1 Samuel 9: 1-4, 17- 19; 10:1
1 There was a stalwart man from Benjamin named Kish, who was the son of Abiel, son of Zeror, son of Becorath, son of Aphiah, a Benjaminite. 2 He had a son named Saul, who was a handsome young man. There was no other Israelite handsomer than Saul; he stood head and shoulders above the people. 3 Now the asses of Saul’s father, Kish, had wandered off. Kish said to his son Saul, “Take one of the servants with you and go out and hunt for the asses.” 4 Accordingly they went through the hill country of Ephraim, and through the land of Shalishah. Not finding them there, they continued through the land of Shaalim without success. They also went through the land of Benjamin, but they failed to find the animals. 17 When Samuel caught sight of Saul, the LORD assured him, “This is the man of whom I told you; he is to govern my  people.” 18 Saul met Samuel in the gateway and said, “Please tell me where the seer lives.” 19 Samuel answered Saul “I am the seer. Go up ahead of me to the high place and eat with me today. In the morning, before dismissing you, I will tell you whatever you wish. 10: 1 Then, from a flask he had with him, Samuel poured oil on Saul’s head; he also kissed him, saying “The LORD anoints you commander over his heritage. You are to govern the LORD’s people Israel, and to save them from the grasp of their enemies round about. “This will be the sign for you that the LORD has anointed you commander over his heritage.”
Psalm 21: 2-3, 4-5 , 6-7
R: Lord, in your strength the king is glad.
1 [2] O Lord, in your strength the king is glad; in your victory how greatly he rejoices! 2 [3] You have granted him his heart’s desire; you refused not the wish of his lips. (R) 3 [4] For you welcomed him with goodly blessings, you placed on his head a crown of pure gold. 4 [5] He asked life of you: you gave him length of days forever and ever. (R) 5 [6] Great is his glory in your victory; majesty and splendor you conferred upon him. 6 [7] For you made him a blessing forever; you gladdened him with the joy of your face.
Jesus can work with anyone in the proclamation of the Kingdom as long as they desire to give their lives in the service of the Gospel. There lies the problem, I hear you think. True, this is a hard life to live but it is very rewarding. As Jesus says elsewhere in the Gospel, there is always a need for more workers to bring in the harvest. Are you going to be one of them?
Mark 2: 13-17
13 Jesus went out along the sea. All the crowd came to him and he taught them. 14 As he passed by, he saw Levi, son of Alphaeus, sitting at the customs post. He said to him, “Follow me.” And he got up and followed him. 15 While he was at table in his house, many tax collectors and sinners sat with Jesus and his disciples; for there were many who followed him. 16 Some scribes who were Pharisees saw that he was eating with sinners and tax collectors and said to his disciples, “Why does he eat with tax collectors and sinners?” 17 Jesus heard this and said to them, “Those who are well do not need a physician, but the sick do. I did not come to call the righteous but sinners.”
Mark 9-
my reflections
think:: There is always a need for more workers to bring in the harvest. Are you going to be one of them?

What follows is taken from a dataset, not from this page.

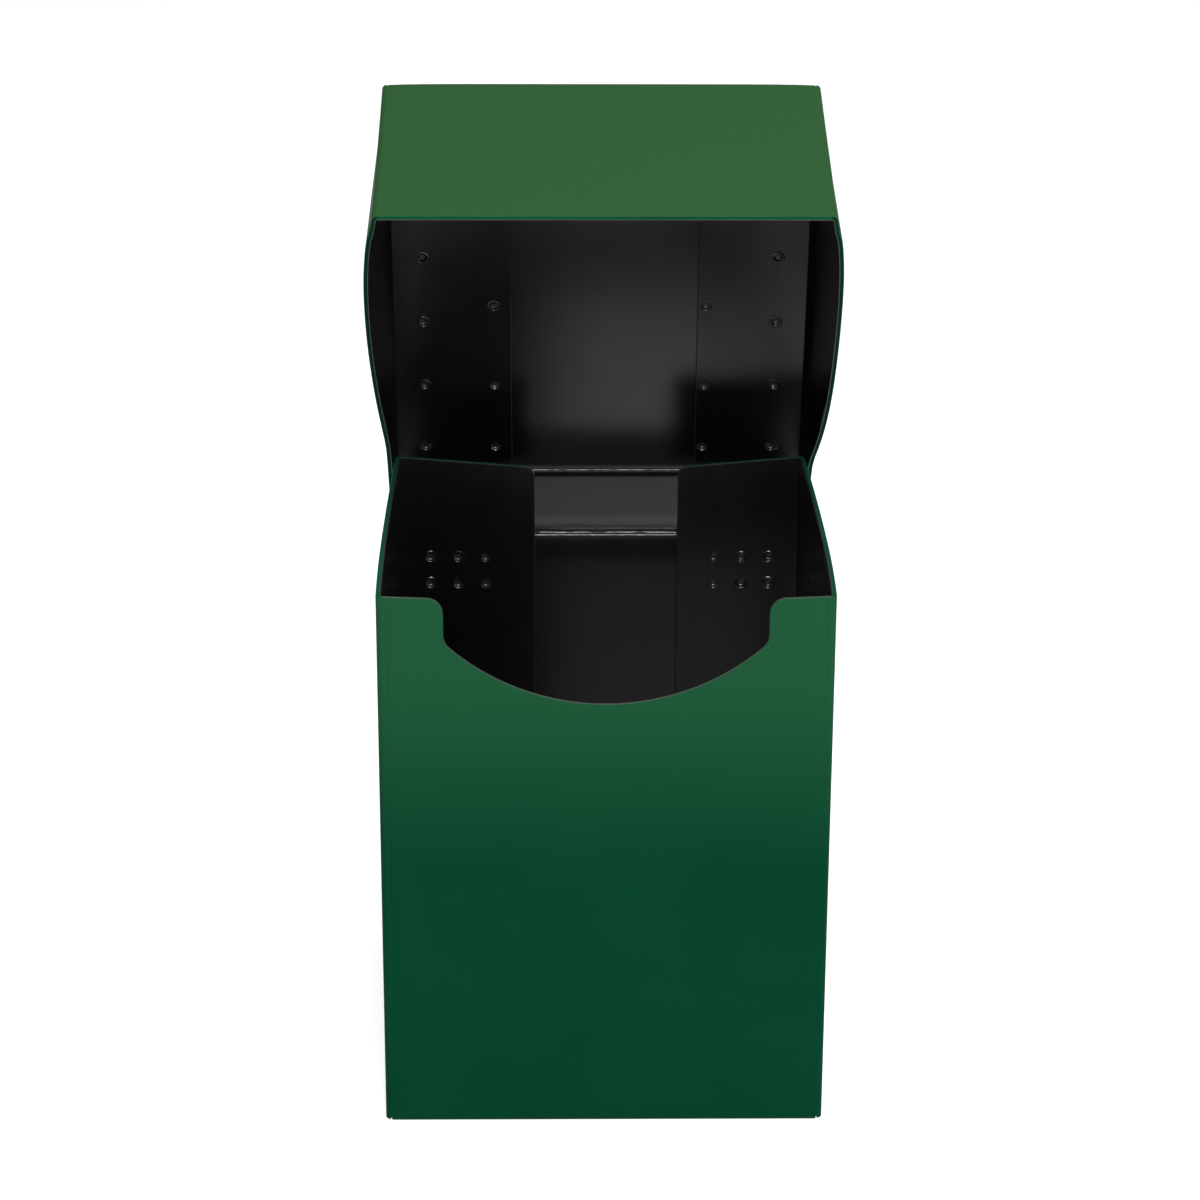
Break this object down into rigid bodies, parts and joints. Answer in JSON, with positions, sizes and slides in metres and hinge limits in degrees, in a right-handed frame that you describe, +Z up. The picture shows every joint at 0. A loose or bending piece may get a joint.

God’s special verse/thought for me today________________

Thank You Lord for: ____________________________________


Jesus liKes to annoy
Today’s gospel shows that Jesus was a person who annoyed a lot of people. First, He shocked all who were around by not only talking to a tax collector but also by inviting him to follow Him and become part of His group of disciples. This was unheard of; this was a scandal. Tax collectors were hated in Palestine because they collected taxes for the oppressors and enriched themselves at the same time. But, as somebody wrote, “Jesus wanted the man no one else wanted. He offered His friendship to the man whom all others would have scorned to call friend.” Not only that — Jesus accepts an invitation from Levi to dine in his house —  together with other tax collectors and questionable characters. Now He annoys the Pharisees, for no pious Jew would enter the house of a tax collector, nor have a meal with him. It would make him unclean.
        Jesus doesn’t care what they think. For Him, those who were considered sinners by those pious people were very important. By breaking through the barriers society erected, He reached out to outsiders and assured them that God loves them also and does not reject them as their fellowmen did. He proclaims, “I did not come to call the virtuous, but sinners.” This was not only annoying — it was shocking for His contemporaries. For us, it is Good News. With all our weaknesses,
shortcomings, failures and even sins, we have no reason to despair or be discouraged. The Lord is always there for us, especially in moments when we are rejected or others distance themselves from us because we have done something wrong. We can always approach our Divine Physician – and He will not charge a centavo for His treatment.
        But there is still an annoying challenge we have to face. Let us be honest. We are tempted to erect barriers between us and those we consider different from us, who belong to a lower social class and who come in conflict with the law. That is an annoying reality Jesus makes us face today. He means well — He only wants to heal us. Fr. Rudy Horst
Reflection Question:
Do I allow myself to be annoyed by Jesus’ words and so change my attitude towards others?
Lord, this was a shocking realization. Yes, I easily join the so-called “pious” ones and judge and condemn others. That is not what You want me to do. Help me to become more a compassionate healer than be a harsh, hypocritical judge.
St. Wulfstan, bishop and reformer, pray for us.